Your objective: Everything from the line containing "carved_figure();" through the line containing "bpy.context.scene.collection.objects.link(empty)" must be quoted exactly; everything else is left out.

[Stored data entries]
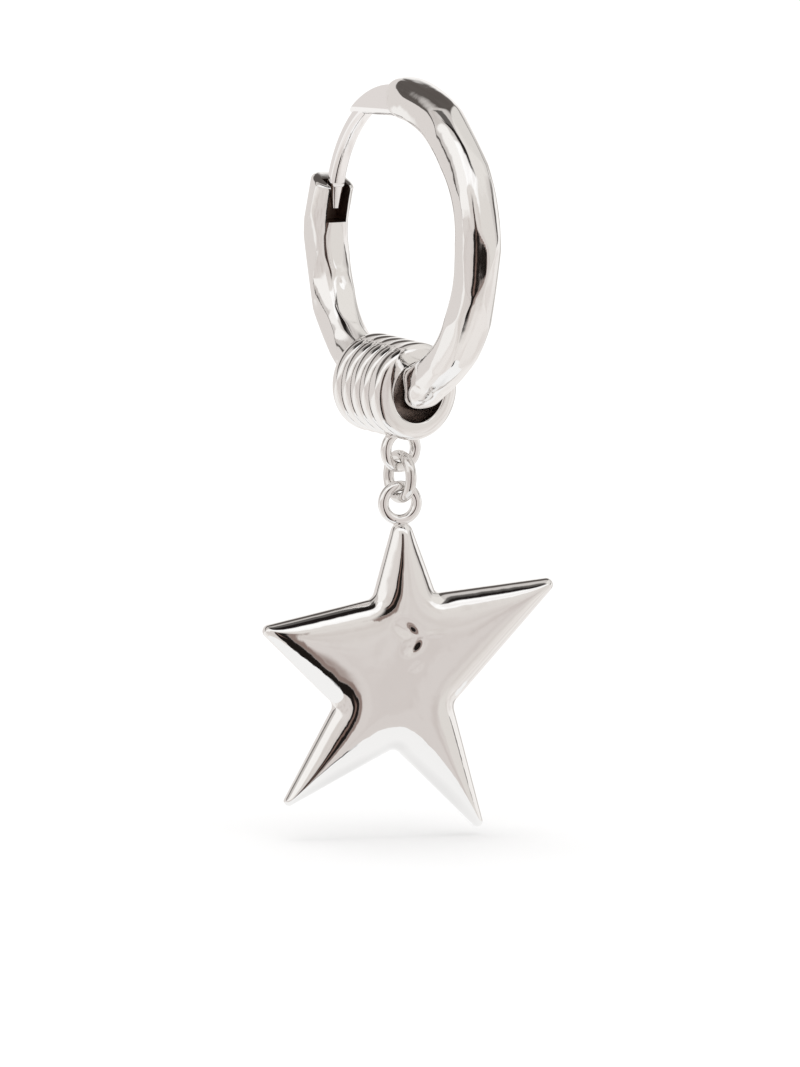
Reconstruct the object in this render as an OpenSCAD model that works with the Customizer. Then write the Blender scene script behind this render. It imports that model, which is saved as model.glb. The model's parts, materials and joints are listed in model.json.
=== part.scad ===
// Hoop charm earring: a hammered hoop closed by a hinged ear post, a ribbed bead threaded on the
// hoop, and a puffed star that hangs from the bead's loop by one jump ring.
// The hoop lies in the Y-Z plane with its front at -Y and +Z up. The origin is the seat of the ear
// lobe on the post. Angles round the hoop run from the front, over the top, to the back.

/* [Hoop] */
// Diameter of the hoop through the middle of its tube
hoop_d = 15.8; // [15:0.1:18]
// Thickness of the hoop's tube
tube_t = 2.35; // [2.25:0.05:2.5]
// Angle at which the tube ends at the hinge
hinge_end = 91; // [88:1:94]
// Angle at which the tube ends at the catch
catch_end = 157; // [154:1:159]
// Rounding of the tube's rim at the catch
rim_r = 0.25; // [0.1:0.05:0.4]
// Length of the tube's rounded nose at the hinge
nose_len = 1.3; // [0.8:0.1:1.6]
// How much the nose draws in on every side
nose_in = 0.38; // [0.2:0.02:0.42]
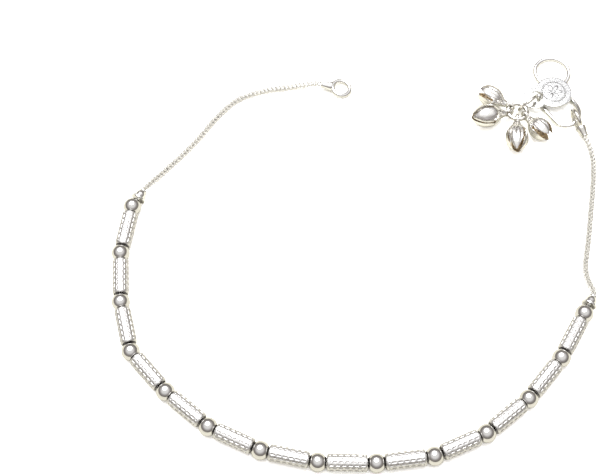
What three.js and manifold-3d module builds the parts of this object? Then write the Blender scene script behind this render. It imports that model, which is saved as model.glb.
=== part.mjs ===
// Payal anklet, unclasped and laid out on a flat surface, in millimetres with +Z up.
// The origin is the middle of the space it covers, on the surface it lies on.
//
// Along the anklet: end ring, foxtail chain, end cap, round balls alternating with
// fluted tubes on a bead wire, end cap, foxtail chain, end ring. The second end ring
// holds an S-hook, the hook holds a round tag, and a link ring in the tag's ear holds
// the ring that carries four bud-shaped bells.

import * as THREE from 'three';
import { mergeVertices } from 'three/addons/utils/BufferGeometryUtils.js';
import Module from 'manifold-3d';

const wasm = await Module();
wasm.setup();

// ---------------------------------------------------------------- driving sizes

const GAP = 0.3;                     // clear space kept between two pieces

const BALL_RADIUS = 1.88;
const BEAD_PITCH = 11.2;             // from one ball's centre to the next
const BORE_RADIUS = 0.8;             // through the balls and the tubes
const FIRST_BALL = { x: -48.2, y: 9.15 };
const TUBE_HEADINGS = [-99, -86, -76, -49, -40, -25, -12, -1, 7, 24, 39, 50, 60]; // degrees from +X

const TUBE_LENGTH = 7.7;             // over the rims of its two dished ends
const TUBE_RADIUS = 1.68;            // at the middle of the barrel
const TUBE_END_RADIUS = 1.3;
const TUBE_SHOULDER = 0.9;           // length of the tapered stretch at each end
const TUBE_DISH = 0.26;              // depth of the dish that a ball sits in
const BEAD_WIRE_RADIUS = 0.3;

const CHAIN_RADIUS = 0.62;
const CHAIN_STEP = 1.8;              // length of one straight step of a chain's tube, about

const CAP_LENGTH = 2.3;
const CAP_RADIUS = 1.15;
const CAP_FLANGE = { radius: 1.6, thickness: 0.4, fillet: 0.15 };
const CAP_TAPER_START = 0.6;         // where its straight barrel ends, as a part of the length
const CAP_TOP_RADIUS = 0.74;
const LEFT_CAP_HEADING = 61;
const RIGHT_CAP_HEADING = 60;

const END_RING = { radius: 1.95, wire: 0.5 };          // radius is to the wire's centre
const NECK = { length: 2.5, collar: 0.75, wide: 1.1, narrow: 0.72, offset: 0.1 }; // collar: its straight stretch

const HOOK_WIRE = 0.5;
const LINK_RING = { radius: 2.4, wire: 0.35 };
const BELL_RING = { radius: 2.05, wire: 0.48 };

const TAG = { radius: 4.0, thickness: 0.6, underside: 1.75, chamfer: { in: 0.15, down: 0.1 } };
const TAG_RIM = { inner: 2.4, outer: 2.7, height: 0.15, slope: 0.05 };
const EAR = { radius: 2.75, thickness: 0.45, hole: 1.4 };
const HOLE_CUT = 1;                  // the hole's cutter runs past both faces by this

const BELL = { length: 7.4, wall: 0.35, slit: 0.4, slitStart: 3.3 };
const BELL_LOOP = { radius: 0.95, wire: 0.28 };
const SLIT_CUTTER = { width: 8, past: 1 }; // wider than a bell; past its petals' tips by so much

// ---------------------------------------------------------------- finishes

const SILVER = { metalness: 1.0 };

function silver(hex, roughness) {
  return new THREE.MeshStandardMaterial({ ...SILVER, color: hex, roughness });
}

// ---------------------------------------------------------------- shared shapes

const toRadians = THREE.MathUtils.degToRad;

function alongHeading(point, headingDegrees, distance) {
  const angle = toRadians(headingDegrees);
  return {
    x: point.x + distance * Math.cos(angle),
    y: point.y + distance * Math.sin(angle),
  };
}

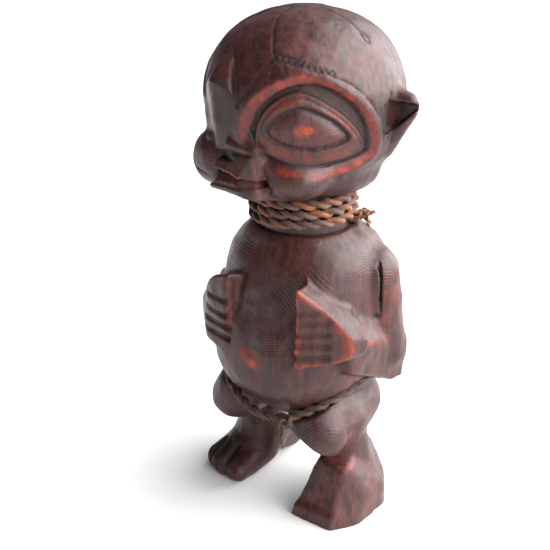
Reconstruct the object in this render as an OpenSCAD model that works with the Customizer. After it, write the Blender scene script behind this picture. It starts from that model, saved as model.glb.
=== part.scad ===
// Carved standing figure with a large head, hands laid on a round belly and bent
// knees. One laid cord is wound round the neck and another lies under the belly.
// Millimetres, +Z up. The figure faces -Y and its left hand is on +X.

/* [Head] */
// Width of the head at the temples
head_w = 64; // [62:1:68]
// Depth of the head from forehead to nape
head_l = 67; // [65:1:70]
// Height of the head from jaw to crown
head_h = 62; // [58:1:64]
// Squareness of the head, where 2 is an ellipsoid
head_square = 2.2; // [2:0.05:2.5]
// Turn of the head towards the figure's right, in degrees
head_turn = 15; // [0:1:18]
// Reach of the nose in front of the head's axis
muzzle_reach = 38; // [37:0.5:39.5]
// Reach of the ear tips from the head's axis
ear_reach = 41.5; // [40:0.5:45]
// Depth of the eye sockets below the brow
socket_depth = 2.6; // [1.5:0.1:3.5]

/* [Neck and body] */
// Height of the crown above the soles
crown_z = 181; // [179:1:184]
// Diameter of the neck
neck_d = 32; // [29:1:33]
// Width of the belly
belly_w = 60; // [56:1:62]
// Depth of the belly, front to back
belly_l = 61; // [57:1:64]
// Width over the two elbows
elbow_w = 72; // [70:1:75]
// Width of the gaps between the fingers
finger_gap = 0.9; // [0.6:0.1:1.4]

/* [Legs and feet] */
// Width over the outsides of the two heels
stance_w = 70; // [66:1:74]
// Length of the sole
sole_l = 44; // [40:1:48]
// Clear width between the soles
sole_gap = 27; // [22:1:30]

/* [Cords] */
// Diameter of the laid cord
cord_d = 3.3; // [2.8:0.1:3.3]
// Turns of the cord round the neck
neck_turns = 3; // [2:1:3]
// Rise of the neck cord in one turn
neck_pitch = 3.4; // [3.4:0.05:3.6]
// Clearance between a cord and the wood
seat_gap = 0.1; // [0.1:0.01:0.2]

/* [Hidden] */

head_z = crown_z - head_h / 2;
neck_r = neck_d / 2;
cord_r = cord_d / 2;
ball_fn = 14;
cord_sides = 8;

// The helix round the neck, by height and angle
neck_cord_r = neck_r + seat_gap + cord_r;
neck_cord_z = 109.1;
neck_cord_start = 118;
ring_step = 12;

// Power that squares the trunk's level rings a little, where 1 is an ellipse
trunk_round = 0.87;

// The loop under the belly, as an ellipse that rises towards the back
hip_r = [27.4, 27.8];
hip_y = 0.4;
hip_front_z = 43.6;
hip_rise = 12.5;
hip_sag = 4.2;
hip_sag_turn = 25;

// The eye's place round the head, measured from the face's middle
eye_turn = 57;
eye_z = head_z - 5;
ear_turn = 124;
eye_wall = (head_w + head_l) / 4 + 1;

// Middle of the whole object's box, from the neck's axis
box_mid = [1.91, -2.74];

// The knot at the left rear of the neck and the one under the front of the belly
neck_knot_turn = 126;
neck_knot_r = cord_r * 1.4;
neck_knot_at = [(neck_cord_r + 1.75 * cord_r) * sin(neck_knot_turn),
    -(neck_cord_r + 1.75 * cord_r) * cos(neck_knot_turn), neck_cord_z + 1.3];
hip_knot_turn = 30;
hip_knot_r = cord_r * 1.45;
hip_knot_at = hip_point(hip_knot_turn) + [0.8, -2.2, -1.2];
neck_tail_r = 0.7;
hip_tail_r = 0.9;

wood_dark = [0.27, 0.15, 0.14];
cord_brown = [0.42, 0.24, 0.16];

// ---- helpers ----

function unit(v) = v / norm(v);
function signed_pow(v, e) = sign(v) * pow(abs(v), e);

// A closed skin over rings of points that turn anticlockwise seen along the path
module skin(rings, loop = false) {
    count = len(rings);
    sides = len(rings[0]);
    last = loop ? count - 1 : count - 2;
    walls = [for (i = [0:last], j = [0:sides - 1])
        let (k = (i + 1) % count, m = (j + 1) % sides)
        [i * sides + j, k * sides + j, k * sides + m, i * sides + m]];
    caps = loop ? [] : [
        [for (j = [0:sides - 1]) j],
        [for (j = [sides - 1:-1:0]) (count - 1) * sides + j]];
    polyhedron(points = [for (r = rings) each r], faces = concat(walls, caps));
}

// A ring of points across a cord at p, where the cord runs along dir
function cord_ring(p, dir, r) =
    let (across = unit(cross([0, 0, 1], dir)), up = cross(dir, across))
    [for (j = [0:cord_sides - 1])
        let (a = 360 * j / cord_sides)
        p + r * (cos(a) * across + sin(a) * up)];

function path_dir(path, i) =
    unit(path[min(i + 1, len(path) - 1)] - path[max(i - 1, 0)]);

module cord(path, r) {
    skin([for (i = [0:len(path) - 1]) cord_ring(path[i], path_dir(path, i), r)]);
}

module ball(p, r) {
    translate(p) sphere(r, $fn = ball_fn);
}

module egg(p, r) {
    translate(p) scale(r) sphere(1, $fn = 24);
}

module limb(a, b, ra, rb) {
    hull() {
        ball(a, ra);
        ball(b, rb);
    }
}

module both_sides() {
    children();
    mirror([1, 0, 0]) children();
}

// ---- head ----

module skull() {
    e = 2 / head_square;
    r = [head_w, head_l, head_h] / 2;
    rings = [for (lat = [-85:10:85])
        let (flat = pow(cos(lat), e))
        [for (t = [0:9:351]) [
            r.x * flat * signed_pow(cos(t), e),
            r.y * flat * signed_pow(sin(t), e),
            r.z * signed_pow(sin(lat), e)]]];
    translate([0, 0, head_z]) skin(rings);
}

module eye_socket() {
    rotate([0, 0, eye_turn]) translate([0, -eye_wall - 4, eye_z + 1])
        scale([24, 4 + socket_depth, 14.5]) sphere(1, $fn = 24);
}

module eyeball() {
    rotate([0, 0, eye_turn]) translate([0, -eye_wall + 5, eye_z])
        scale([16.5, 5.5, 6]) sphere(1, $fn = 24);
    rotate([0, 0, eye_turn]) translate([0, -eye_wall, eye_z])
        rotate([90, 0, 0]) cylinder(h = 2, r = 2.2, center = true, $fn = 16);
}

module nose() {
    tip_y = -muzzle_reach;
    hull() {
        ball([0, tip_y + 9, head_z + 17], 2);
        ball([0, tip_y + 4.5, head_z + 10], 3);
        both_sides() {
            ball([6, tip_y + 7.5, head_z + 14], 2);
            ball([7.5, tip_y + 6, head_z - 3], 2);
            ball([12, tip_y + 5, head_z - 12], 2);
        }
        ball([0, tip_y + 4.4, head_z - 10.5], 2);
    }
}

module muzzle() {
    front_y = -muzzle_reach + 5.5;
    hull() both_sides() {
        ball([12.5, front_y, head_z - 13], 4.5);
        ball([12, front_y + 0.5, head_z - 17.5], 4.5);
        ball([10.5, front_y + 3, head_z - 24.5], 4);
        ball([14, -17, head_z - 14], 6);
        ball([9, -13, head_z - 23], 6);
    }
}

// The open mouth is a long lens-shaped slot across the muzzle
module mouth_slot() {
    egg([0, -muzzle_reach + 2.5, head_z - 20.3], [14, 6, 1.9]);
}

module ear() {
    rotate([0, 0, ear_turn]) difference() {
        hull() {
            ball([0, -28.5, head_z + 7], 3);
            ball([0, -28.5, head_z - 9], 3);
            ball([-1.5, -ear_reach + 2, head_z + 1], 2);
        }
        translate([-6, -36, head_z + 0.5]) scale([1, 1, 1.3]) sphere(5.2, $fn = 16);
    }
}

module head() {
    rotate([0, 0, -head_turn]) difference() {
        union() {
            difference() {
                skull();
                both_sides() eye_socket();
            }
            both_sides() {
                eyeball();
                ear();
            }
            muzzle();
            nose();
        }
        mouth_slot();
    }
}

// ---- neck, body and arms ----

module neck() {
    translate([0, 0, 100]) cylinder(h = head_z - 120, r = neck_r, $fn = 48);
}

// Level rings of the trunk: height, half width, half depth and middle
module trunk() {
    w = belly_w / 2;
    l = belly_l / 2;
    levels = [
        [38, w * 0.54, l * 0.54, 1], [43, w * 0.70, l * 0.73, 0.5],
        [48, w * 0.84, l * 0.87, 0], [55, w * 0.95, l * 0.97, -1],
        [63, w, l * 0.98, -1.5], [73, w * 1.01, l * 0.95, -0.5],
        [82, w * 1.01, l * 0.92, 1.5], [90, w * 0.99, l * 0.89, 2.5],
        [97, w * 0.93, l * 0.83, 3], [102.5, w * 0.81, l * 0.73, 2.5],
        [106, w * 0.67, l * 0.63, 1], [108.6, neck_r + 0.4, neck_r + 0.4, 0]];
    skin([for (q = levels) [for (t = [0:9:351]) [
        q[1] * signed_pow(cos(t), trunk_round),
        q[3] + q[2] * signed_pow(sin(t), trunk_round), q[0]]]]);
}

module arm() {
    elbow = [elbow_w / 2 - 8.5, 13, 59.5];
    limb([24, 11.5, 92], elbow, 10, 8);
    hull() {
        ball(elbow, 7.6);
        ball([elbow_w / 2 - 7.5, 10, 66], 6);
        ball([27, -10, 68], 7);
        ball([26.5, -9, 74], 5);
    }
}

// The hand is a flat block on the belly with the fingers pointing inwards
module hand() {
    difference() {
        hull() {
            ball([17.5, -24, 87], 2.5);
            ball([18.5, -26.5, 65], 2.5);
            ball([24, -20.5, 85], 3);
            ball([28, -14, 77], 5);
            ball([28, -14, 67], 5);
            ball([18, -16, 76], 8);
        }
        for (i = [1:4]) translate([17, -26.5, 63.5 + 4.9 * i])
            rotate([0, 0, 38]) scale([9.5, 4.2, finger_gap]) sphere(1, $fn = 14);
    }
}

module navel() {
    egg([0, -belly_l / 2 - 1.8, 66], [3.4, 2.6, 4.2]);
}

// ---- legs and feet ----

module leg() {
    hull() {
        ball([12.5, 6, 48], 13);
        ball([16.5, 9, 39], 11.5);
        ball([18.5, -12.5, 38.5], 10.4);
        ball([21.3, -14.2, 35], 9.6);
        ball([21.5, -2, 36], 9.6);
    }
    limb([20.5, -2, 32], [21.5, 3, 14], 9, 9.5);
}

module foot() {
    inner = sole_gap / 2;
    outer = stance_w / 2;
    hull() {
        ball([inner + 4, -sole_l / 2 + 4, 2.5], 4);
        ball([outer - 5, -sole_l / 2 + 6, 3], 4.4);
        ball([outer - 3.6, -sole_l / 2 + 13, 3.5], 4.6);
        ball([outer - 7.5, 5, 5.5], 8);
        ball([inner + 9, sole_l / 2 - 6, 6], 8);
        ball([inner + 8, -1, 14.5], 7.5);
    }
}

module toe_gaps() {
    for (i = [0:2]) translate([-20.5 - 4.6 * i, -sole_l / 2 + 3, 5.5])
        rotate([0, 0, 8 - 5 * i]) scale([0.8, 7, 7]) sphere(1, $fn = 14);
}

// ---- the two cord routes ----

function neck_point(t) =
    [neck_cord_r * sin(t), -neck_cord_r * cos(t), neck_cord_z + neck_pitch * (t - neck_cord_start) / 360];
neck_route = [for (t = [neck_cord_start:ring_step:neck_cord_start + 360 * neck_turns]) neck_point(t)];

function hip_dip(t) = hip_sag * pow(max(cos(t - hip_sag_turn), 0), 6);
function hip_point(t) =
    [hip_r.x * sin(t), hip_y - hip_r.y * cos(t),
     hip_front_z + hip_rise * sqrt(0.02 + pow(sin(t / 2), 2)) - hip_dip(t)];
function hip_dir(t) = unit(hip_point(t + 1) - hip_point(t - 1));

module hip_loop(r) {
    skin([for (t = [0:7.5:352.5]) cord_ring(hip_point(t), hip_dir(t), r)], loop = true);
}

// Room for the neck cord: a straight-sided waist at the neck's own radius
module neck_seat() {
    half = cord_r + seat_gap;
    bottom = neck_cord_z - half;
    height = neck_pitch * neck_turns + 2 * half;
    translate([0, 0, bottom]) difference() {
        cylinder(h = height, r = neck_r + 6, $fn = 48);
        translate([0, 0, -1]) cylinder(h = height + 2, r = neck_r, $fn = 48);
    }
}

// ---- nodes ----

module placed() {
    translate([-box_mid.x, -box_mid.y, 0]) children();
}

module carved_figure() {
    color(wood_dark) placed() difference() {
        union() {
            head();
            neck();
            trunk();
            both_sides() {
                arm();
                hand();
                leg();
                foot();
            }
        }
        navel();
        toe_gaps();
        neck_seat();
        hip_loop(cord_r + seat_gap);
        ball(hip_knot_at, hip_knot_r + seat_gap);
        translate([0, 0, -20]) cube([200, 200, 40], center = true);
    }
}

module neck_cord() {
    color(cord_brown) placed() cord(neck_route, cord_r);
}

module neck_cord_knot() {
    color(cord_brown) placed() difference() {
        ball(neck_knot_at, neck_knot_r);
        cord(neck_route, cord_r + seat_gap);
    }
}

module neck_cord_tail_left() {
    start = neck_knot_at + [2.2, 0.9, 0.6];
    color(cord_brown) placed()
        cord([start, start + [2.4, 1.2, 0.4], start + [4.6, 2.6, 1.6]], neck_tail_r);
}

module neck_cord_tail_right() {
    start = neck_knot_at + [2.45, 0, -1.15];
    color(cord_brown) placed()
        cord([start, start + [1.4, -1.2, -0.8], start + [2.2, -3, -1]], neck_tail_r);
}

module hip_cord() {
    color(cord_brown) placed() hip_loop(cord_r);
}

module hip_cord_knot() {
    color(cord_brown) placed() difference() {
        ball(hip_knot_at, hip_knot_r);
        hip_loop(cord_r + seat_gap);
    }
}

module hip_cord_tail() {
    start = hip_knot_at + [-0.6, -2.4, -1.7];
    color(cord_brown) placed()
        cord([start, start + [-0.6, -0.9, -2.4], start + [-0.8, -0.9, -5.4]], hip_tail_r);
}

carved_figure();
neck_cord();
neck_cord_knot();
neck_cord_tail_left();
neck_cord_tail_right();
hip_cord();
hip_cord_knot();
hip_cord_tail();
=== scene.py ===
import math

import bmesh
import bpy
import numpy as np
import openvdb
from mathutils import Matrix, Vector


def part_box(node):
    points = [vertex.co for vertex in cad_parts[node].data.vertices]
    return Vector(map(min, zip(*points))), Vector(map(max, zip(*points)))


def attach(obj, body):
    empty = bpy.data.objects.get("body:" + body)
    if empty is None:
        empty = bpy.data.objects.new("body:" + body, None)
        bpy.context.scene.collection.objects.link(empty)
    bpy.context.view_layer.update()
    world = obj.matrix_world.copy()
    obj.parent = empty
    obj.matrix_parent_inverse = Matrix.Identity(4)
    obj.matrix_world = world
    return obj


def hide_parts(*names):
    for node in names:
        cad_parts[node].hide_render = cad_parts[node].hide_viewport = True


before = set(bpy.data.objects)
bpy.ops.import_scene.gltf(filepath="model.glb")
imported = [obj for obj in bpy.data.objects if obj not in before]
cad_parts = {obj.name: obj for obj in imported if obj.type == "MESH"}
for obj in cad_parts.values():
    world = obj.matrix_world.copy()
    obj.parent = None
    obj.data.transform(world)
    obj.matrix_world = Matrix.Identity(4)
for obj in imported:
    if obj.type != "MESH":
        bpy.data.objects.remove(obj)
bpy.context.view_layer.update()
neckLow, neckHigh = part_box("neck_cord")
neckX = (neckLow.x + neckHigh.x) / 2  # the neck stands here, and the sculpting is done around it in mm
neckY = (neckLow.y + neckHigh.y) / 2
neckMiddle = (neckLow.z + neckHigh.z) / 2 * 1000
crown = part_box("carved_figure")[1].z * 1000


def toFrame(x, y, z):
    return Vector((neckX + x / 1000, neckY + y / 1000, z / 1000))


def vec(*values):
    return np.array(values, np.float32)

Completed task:
carved_figure();
neck_cord();
neck_cord_knot();
neck_cord_tail_left();
neck_cord_tail_right();
hip_cord();
hip_cord_knot();
hip_cord_tail();
=== scene.py ===
import math

import bmesh
import bpy
import numpy as np
import openvdb
from mathutils import Matrix, Vector


def part_box(node):
    points = [vertex.co for vertex in cad_parts[node].data.vertices]
    return Vector(map(min, zip(*points))), Vector(map(max, zip(*points)))


def attach(obj, body):
    empty = bpy.data.objects.get("body:" + body)
    if empty is None:
        empty = bpy.data.objects.new("body:" + body, None)
        bpy.context.scene.collection.objects.link(empty)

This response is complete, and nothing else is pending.